Exercise goal -> Look through the material below and copy exactly the lines from the line with "for name, shape" to the line with "obj.data = obj.data.copy()", those two lines included.

Provided data ->
====

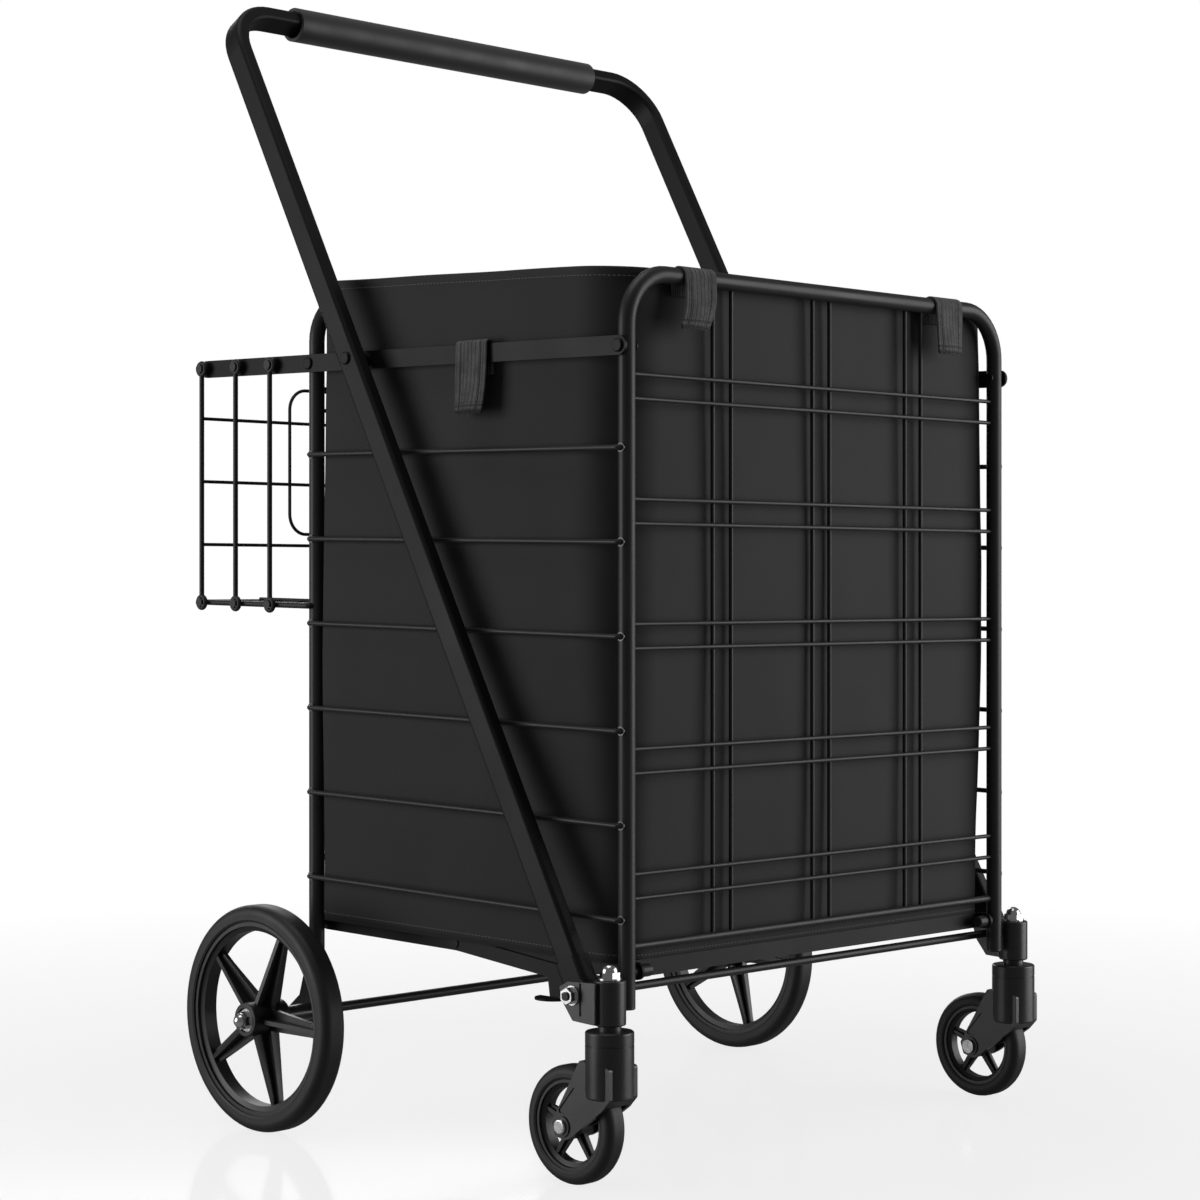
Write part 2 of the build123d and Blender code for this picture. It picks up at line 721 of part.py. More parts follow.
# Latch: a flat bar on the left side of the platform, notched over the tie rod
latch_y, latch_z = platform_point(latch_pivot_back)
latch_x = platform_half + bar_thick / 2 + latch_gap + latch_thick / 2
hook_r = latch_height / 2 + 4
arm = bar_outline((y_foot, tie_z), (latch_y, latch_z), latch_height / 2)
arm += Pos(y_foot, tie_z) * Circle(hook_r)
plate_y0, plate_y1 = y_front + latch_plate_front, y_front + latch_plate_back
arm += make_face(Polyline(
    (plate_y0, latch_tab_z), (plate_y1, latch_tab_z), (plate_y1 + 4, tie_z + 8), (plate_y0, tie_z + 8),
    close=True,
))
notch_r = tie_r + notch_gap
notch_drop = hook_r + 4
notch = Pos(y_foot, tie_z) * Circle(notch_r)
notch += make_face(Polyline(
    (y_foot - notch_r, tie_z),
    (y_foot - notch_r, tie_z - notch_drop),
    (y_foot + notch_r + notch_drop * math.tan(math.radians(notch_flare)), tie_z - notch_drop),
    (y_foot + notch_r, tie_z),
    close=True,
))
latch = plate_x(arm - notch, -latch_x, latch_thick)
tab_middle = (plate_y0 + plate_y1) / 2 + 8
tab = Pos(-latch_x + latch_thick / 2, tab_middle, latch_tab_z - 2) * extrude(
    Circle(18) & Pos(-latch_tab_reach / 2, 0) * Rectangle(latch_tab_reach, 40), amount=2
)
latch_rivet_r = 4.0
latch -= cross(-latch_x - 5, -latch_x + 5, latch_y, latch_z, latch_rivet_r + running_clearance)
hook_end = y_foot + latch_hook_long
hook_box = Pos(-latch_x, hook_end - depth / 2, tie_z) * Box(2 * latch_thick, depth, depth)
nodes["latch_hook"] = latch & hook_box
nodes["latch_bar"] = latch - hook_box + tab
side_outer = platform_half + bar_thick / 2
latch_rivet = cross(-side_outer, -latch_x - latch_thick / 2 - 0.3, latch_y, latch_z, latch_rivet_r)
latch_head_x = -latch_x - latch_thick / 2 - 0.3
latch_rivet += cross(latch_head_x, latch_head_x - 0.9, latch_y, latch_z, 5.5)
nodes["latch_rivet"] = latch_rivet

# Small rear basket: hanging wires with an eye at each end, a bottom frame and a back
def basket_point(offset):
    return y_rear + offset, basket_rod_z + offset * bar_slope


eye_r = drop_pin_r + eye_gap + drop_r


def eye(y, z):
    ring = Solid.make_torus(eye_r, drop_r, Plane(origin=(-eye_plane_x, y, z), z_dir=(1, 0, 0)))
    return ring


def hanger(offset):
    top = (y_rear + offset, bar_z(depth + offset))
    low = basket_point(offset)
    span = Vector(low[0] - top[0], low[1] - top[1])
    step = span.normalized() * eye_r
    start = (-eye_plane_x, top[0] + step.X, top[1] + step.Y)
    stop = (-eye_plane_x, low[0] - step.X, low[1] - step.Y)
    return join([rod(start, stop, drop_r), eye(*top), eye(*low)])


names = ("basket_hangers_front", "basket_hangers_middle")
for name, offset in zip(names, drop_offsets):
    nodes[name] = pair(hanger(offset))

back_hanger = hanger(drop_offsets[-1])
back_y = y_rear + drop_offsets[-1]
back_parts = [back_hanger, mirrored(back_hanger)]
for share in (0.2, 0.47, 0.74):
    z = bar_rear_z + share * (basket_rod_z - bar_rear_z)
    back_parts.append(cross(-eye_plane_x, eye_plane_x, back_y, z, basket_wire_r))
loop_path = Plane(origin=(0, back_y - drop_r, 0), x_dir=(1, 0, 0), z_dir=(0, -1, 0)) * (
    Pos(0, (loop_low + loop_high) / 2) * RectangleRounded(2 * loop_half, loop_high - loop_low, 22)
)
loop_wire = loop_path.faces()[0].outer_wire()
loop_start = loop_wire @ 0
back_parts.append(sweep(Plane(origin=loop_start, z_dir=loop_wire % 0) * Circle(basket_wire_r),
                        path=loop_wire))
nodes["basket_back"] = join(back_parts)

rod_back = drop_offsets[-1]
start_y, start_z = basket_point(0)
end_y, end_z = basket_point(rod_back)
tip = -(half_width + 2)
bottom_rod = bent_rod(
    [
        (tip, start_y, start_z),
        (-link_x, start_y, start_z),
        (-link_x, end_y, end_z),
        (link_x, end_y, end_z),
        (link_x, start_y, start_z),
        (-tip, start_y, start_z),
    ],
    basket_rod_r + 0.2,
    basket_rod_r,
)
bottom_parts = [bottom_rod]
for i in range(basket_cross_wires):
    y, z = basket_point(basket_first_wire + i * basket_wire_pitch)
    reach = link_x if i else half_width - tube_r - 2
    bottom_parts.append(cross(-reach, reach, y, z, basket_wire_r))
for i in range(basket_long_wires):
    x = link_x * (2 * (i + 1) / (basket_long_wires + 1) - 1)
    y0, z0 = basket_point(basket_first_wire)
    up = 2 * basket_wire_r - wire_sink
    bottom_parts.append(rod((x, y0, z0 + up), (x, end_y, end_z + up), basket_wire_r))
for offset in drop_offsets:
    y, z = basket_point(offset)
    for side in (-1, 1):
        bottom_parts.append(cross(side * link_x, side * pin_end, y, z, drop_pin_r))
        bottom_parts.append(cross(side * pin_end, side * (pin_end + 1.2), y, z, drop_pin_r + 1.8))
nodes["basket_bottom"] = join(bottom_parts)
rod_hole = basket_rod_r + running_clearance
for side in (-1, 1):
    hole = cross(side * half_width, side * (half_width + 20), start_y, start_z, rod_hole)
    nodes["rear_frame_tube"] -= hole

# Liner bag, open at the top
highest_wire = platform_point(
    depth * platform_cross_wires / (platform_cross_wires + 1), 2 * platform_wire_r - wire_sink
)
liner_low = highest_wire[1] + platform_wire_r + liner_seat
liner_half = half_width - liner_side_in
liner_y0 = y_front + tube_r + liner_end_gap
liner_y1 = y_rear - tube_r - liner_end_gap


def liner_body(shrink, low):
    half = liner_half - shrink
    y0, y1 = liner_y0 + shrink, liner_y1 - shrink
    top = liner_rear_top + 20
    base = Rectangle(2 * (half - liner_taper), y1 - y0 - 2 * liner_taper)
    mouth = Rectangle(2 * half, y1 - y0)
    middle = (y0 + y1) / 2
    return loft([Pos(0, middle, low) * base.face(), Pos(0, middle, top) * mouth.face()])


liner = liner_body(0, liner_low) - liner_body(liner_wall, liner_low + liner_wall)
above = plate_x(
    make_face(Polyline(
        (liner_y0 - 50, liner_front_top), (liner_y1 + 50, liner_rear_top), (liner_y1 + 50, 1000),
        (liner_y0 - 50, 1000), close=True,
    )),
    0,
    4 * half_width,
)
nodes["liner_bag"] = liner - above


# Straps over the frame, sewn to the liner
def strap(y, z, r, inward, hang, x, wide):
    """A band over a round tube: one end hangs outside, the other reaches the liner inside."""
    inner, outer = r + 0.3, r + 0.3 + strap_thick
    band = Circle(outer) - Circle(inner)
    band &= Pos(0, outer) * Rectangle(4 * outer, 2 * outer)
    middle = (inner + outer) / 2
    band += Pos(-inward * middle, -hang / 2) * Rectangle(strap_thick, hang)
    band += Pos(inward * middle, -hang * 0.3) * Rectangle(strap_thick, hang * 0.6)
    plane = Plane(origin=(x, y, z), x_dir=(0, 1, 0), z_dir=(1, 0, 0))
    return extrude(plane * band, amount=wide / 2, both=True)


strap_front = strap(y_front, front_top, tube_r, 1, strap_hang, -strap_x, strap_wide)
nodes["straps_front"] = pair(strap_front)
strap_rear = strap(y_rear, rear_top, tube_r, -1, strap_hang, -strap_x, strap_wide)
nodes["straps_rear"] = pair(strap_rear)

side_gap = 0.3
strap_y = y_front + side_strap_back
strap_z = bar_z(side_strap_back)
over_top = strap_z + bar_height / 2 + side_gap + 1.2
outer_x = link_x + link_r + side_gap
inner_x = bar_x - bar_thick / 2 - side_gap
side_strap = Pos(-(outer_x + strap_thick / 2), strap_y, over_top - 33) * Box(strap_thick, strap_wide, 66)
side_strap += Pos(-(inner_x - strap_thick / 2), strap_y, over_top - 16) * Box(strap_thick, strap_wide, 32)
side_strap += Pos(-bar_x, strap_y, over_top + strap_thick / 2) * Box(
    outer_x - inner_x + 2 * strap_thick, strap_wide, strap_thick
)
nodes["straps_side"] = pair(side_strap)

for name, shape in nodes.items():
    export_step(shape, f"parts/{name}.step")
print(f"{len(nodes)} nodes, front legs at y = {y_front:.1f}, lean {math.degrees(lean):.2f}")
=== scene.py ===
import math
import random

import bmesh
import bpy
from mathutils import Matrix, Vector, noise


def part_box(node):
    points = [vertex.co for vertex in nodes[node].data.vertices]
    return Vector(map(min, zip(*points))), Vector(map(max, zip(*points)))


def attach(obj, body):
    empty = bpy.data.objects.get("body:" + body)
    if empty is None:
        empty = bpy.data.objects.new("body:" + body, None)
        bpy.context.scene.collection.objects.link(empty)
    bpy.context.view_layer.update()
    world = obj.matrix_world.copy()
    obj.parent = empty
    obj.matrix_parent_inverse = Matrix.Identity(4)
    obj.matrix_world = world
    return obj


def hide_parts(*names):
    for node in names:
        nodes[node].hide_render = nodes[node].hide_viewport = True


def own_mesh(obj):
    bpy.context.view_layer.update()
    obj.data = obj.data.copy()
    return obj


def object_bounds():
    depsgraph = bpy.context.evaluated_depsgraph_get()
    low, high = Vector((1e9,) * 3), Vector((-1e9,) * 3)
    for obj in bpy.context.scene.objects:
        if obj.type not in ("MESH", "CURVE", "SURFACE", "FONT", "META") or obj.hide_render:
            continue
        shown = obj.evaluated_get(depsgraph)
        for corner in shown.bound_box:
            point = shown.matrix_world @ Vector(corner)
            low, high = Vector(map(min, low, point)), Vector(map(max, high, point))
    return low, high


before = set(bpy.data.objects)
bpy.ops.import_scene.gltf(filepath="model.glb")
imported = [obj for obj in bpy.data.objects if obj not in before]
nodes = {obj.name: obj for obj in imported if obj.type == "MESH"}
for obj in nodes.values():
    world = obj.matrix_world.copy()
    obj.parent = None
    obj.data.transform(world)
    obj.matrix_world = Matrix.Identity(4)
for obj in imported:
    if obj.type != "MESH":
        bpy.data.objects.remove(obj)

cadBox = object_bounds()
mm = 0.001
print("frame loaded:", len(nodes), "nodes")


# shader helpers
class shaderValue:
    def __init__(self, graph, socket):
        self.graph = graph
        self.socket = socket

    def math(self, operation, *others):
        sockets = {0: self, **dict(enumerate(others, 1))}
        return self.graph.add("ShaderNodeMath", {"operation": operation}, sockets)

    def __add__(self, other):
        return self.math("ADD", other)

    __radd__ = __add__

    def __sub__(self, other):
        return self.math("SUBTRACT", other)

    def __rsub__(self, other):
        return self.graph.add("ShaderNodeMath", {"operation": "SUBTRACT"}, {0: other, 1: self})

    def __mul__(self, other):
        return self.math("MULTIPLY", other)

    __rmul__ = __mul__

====

Result for this exercise ->
for name, shape in nodes.items():
    export_step(shape, f"parts/{name}.step")
print(f"{len(nodes)} nodes, front legs at y = {y_front:.1f}, lean {math.degrees(lean):.2f}")
=== scene.py ===
import math
import random

import bmesh
import bpy
from mathutils import Matrix, Vector, noise


def part_box(node):
    points = [vertex.co for vertex in nodes[node].data.vertices]
    return Vector(map(min, zip(*points))), Vector(map(max, zip(*points)))


def attach(obj, body):
    empty = bpy.data.objects.get("body:" + body)
    if empty is None:
        empty = bpy.data.objects.new("body:" + body, None)
        bpy.context.scene.collection.objects.link(empty)
    bpy.context.view_layer.update()
    world = obj.matrix_world.copy()
    obj.parent = empty
    obj.matrix_parent_inverse = Matrix.Identity(4)
    obj.matrix_world = world
    return obj


def hide_parts(*names):
    for node in names:
        nodes[node].hide_render = nodes[node].hide_viewport = True


def own_mesh(obj):
    bpy.context.view_layer.update()
    obj.data = obj.data.copy()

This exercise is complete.